The New York Times business section tells me that golf is booming -- at least measured by the dubious standard of the number of new golf magazines out there. The Times' sports section tells me something else, at least by the standard of how many new golfers are out there. How much heat can a sport be generating when its big story for the week is that Tom Watson is finally fulfilling the promise everyone's been waiting for on the Seniors Tour?

Last Sunday's Times featured Dave Anderson's analysis of why Tiger Woods is great ("Consistency, talent and drive add up to greatness"), and my eyes glazed over it, not because of Anderson's prose but because Tiger Woods is so boring. He's shallow and self-absorbed and not at all worthy of the kind of free points the media inexplicably awards him for his Cablinasian heritage. But I don't hold any of that against Woods; on the contrary, most of the people I idolize are equally shallow, or at least as nonsubstantial. I wouldn't want them to be any other way. I'm not saying that if Jenny McCarthy wrote something for the New York Review of Books that I wouldn't read it, but I don't want it to cloud an otherwise perfect image. You know?

It's not because he doesn't stand for anything that I find Tiger Woods boring; neither, as far as I can tell, does Derek Jeter or Tim Duncan or Kurt Warner or any number of great athletes whose careers I follow with interest. I really don't expect athletes to be interesting in their private lives; between commercials and photo shoots and practice and conditioning and travel, the truth is that they don't even have private lives, no matter what the media pretends. What makes an athlete interesting is the character he displays in play, and to do that you have to have competition. What competition does Tiger Woods have? Aren't people getting a little tired of this one-man barnstorming tour?
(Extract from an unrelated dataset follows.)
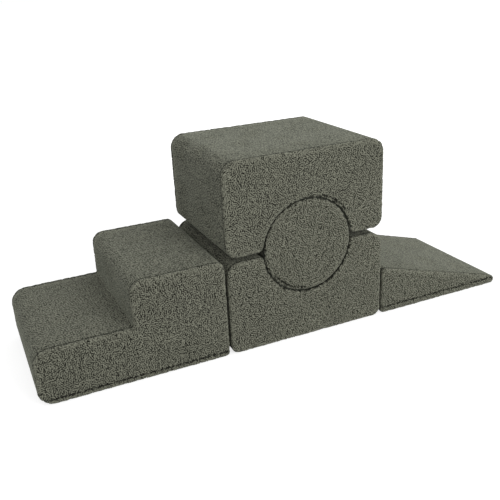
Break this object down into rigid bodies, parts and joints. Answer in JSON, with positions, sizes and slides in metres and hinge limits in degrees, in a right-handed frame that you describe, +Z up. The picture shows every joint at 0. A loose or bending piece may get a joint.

Golf has been ready to boom in this country since well before Tiger Woods. Ron Shelton's quirky and appealing golf comedy, "Tin Cup" (1996), signaled that golf was ready to begin a new, hip, populist era. But has it boomed yet? Has it supplanted other sports in the public's attention? I don't think so. (Not unless we include some of the uglier aspects of golf that have dominated the news, such as the successful lawsuit by nine women at Haverhill Country Club in Massachusetts for equal treatment -- and it is precisely this kind of story that the new golf press ignores in its gonzo-golf universe.) Golf can boom, but the game needs new idols. If hundreds of thousands of young people of both sexes and all colors are going to swarm onto the course they need someone new to emulate. Right now, I don't see the new idols appearing. In lieu of that, the editors of the new golf magazines, such as Maximum Golf, have discovered a large and growing audience consisting of young males who have fantasies of being Andre Agassi but don't want to sweat so hard. This audience wants to see nude foldouts of "Cart Girl of the Month," and will buy magazines because Ethan Hawke is on the cover. But that audience isn't going to stick around long or grow without real golf getting more competitive, without some interesting new rivalries springing up. And right now they're not springing up.

If they were, the Seniors Tour wouldn't be dying. Or, rather, if the golfers of the previous generation had been better, there'd be more of an interest in the Seniors Tour and the ratings wouldn't be in free-fall. And there would almost certainly have been a generation of new, interesting players that followed in their wake. This never happened.

There was one player a few years ago who looked like he'd be a match for Woods. Nearly everyone has forgotten it now, but a lot of people were debating whether Woods or David Duval was the best. Indeed, in February of 1999, after a torrid round in the Bob Hope Classic, Sports Illustrated proclaimed Duval as "the best player in the game." Some were even predicting Duval vs. Woods would be the official rivalry of the next decade. Not golf rivalry. Sports rivalry. Duval has had some back trouble since, but I have seen no in-depth analysis of why he didn't continue at that level. Or, perhaps of greater interest, why a swarm of talented college kids haven't yet followed in the wake of Duval and Woods.

Big-time golf has always prided itself on its rich tradition and on its fans' reverence for the game's past, but it may soon be losing that. John Von Stade, managing director of the golf division for Millsport, one of the largest sports marketing agencies, says, "The Senior Tour is dying because, quite frankly, there were no young players 10 to 20 years ago that really caught the public's interest. The truth is that for a long time the tour was coasting on the legends of Arnold Palmer and then Jack Nicklaus and maybe four or five others. But Tom Watson and the players of his generation just didn't catch on as well with the public." No, they didn't, and the reason they didn't is that they weren't as good. And neither, it appears, are the players of today. Except for What's His Name. Back in the days when Arnold Palmer was a hungry teenager trying to hustle up caddying jobs, a top professional golfer could earn as much as a baseball player or as an athlete in almost any other professional sport. Not anymore. For all the complaints from purists that there is too much money out there now, there still isn't enough to lure top athletes away from team sports with their incredible pension plans. There's room at the top for others, but unless professional golf gets someone else out there in Woods' class, and soon, we're going to see just how far and for how long a boom can be carried by one man.


By Allen Barra

Allen Barra is the author of "Inventing Wyatt Earp: His Life and Many Legends."